L’adulte est ainsi un être divisé voire clivé ou pire dissocié entre le symbolique et le désordre pulsionnel. La division marque l’état névrotique, le clivage faisant signe davantage du côté de la perversion, tandis que la dissociation relèverait de la psychose.
Qu’est-ce donc qu’un adulte ? Sans doute, la plupart du temps, un enfant qui n’a pas grandi, qui se déguise sous l’armature des conventions, qui se dissimule et impose plus ou moins discrètement le régime de ses passions imaginaires, sa quête de pouvoir sans limite, son obsession d'être le plus fort, le plus haut, naviguant sur une crête fantasmatique comme comme font tous les narcissiques de ce monde, ceux que j'ai baptisé les "crétins".

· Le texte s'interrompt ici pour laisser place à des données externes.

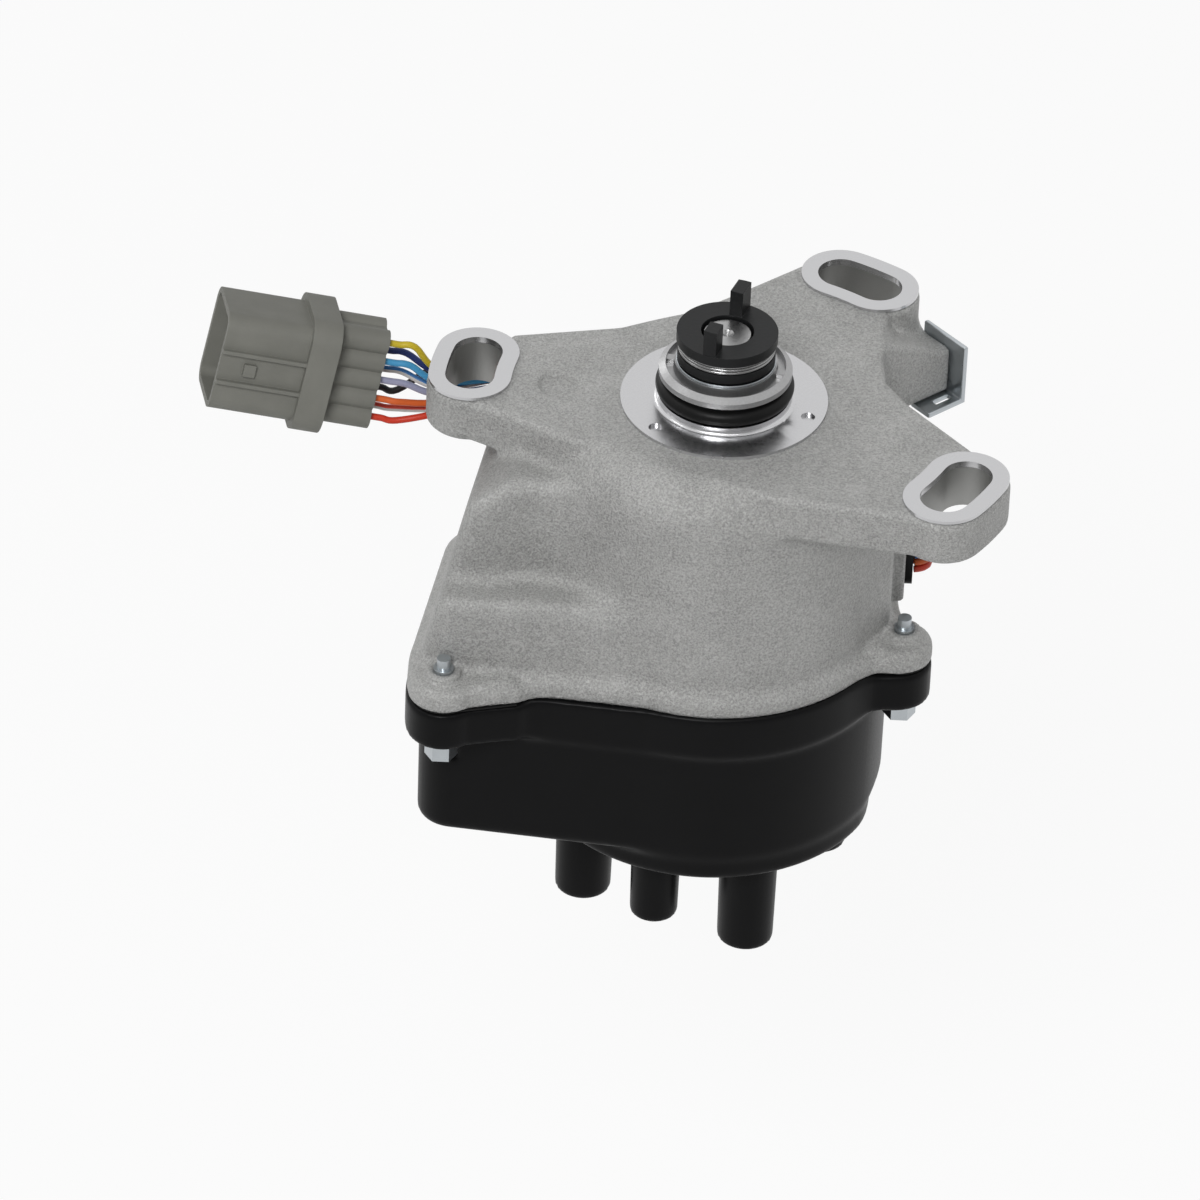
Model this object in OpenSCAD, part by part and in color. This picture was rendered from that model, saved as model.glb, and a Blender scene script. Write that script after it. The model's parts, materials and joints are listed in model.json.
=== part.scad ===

Il en faut du travail psychique pour pactiser avec l’enfant qu’on fut (confus) et qu’on demeure, pour regarder en face son avidité et sa cruauté, sa jalousie et ses peurs. Mais vient un jour où il devient possible de devenir l'ami et même le protecteur de celui qui fut dans sa première vie, insécure et tellement faible, le solliciteur des ressources dont l’enfant est aussi porteur pour que l’adulte réconcilié sache que sont déposés en lui tous les âges de sa vie et qu’il y aurait folie à le nier. L’adulte est bien celui qui a compris qu’il ne peut jamais l’être tout à fait et que cela l’oblige à l’égard des enfants de ce monde, comme à l’égard de son propre enfant intérieur. L'adulte, à défaut d'être élevé comme il le croit trop souvent dans sa sourde ignorance doit reconnaître qu'il est encore un élève, celui dont la véritable croissance est infinie. Sans doute est-ce là la condition pour entrer dans une relation interhumaine, dans des relations d'amour et d'amitié qui surmontent en partie ce que Hobbes, cet autre philosophe du XVIIè siècle, appelait en son temps "l'état de nature".